Но все примечательно личное глубоко “зарыто” автором в собственный текст, составляя потайное акунинское алиби перед нормальной литературой, нормальным зрителем, перед Чеховым, которого Акунин, надо полагать, любит. Никак не сопротивляясь постмодернистской попытке ревизовать естественную норму человеческого присутствия в мире, автор “Чайки”-2 как будто скрещивает пальцы, заменяя арготическим жестом скомпрометированные фиги в кармане и уж вовсе архаичный эзопов язык. Популярный литератор Борис Акунин наверняка знает, каков в действительности его писательский рост, однако вряд ли кому признается в том, что он — писатель понарошку...
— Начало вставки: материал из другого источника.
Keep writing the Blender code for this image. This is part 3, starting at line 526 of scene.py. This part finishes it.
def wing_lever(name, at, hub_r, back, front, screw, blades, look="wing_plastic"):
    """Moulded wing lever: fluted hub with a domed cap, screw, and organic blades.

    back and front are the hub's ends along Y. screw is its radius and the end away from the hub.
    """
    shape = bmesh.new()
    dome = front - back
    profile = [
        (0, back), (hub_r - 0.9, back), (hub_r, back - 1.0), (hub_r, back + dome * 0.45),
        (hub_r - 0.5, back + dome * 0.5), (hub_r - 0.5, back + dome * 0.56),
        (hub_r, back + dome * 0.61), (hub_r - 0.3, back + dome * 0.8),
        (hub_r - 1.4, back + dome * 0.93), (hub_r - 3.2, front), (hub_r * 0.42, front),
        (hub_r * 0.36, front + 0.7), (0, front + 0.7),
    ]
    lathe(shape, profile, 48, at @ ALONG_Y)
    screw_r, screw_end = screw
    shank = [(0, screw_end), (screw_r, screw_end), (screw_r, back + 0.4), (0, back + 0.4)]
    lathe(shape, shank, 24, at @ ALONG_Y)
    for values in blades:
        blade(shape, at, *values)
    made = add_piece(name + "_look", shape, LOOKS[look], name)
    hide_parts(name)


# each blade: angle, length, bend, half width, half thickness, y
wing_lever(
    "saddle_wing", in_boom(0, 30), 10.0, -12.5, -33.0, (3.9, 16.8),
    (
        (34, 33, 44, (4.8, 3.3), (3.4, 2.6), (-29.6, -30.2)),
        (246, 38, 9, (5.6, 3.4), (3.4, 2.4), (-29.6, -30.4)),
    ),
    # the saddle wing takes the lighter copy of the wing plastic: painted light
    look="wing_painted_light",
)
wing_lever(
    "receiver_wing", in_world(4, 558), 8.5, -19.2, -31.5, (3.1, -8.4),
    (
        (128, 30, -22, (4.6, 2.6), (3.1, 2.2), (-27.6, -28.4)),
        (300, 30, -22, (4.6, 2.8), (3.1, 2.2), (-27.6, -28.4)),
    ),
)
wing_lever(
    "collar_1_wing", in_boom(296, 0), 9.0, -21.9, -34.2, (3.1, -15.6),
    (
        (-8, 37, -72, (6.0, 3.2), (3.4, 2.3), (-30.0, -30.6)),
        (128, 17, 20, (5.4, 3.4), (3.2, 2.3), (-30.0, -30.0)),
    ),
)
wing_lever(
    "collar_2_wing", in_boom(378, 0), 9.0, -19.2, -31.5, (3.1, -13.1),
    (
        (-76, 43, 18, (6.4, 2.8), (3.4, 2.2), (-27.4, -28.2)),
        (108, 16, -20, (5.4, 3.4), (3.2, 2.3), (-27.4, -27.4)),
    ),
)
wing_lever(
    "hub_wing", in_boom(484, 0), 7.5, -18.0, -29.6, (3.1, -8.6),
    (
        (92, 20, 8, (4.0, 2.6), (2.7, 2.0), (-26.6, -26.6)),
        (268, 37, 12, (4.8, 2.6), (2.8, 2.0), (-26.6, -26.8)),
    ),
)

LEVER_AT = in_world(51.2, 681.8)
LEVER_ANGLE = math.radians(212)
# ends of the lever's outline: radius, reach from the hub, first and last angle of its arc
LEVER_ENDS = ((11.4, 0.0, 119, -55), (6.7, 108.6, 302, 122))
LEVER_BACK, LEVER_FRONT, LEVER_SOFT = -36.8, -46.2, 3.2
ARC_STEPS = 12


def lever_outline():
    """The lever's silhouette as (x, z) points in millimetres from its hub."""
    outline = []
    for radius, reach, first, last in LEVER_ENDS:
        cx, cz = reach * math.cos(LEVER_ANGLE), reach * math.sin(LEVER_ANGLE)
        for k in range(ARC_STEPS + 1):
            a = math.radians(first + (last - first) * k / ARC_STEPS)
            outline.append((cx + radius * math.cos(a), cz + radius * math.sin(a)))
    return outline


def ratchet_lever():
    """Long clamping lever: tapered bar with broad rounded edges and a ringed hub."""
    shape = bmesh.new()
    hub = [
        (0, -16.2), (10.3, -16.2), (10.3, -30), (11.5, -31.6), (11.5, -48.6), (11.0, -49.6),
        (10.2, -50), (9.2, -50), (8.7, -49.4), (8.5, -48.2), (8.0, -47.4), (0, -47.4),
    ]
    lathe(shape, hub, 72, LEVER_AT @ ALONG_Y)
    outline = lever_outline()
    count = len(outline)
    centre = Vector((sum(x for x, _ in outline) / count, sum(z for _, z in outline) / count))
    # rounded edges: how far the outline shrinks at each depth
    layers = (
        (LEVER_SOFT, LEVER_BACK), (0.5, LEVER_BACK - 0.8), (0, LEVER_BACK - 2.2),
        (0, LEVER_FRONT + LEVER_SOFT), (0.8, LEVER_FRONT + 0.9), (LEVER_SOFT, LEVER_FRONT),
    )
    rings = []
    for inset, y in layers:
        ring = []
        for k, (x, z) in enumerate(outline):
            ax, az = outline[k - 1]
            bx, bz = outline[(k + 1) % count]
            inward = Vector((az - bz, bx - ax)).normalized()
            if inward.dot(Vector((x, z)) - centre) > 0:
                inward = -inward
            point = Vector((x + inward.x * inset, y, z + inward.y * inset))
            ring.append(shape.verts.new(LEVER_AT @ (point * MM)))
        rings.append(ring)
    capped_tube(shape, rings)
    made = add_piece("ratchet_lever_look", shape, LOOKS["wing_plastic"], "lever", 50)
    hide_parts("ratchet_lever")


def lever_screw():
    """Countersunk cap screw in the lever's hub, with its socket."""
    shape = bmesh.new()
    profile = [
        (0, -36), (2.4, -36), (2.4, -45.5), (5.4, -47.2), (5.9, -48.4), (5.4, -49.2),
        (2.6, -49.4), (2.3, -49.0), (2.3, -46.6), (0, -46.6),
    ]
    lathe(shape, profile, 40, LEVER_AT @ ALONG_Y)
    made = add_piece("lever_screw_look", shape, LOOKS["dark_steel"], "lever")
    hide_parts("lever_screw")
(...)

У Чехова в “Чайке” была рассказана история, полная лиц, не похожих одна на другую судеб, зримых характеров. У Акунина в “Чайке”-2 — происшествие, утрировка портретных черт заемных героев до видимой узнаваемости в них сегодняшних типажей. Современникам Чехова “Чайка” казалась заполненной близкими знакомыми, а сюжет (как и почти все чеховские сюжеты) сохранял глубокую зависимость от подлинной жизни. Однако Чехов привносил эти качества в создаваемую им художественную реальность, прежде не бывшую, не существовавшую до его авторского, творческого мановения руки. В новой, художественной реальности жило время внешнее — и истекали мгновения времени для пьесы внутреннего, сюжетного, дающего зримую протяженность рассказываемой истории.
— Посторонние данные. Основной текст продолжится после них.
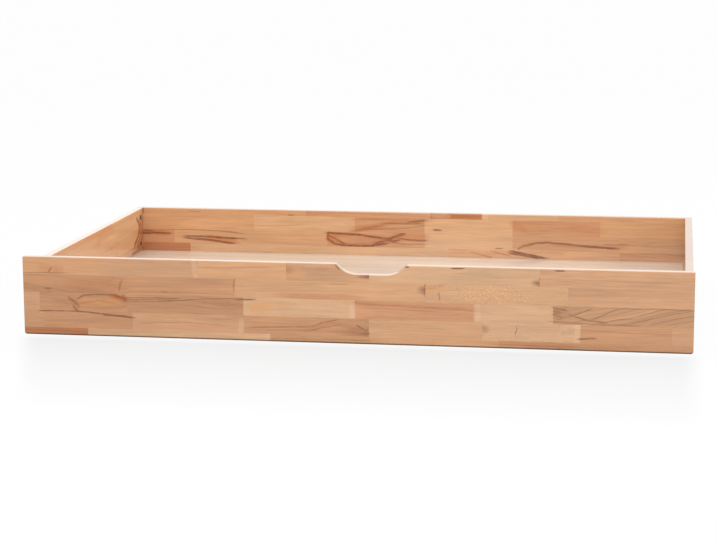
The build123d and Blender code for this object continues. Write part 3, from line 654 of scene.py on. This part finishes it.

В происшествии Акунина даже маломальские по продолжительности отношения героев и автора с сюжетным временем отсутствуют. Акунин входит во время и выходит из него через одну и ту же точку-прокол на хронологической шкале, в чем угадывается психологически не устранимое чувство собственной авторской приклеенности к мгновению, разрывность в ощущении мира. И тогда становится уже закономерной расслоенность как миpa, так и времени, их как бы слюдяная слоистость (пресловутые “живые картинки информационного общества”) — наложенность картинок друг на друга, с теми или иными отличиями одной от другой. В том — мировоззренческий источник постмодернизма, категорически отрицающего единство жизни, ее живое движение, полагающего: все вокруг дробно и таково, каким каждый видит оное из своего внутреннего микрокосма; жизнь статична и совсем не облекает всех своим движением. Роковым образом этот тезис автономности и свободы ведет совсем не к расширению границ человеческого “я”, но к их сужению, психологической стесненности существования, прогрессирующему душевному затворничеству. Душа, покинутая духом, тесна и неуютна. Потому-то и видна столь отчетливо практически на всех постмодернистских сочинениях неизбываемая печать сальеризма — художественной инструментальности, отринувшей Божественную искру и оправдавшей свой шаг (почти библейский) демонстративным бесстыдством. И если Чехову своих героев жалко (то тут, то там в их суждениях угадывается сочувственный голос автора), то Б. Акунину вовсе нет нужды сострадать участникам изображаемого им криминального “круглого стола” — ведь это не живые люди, а функциональные модели, клоны с тщательно избранной доминантой характера и ретушированными портретными чертами.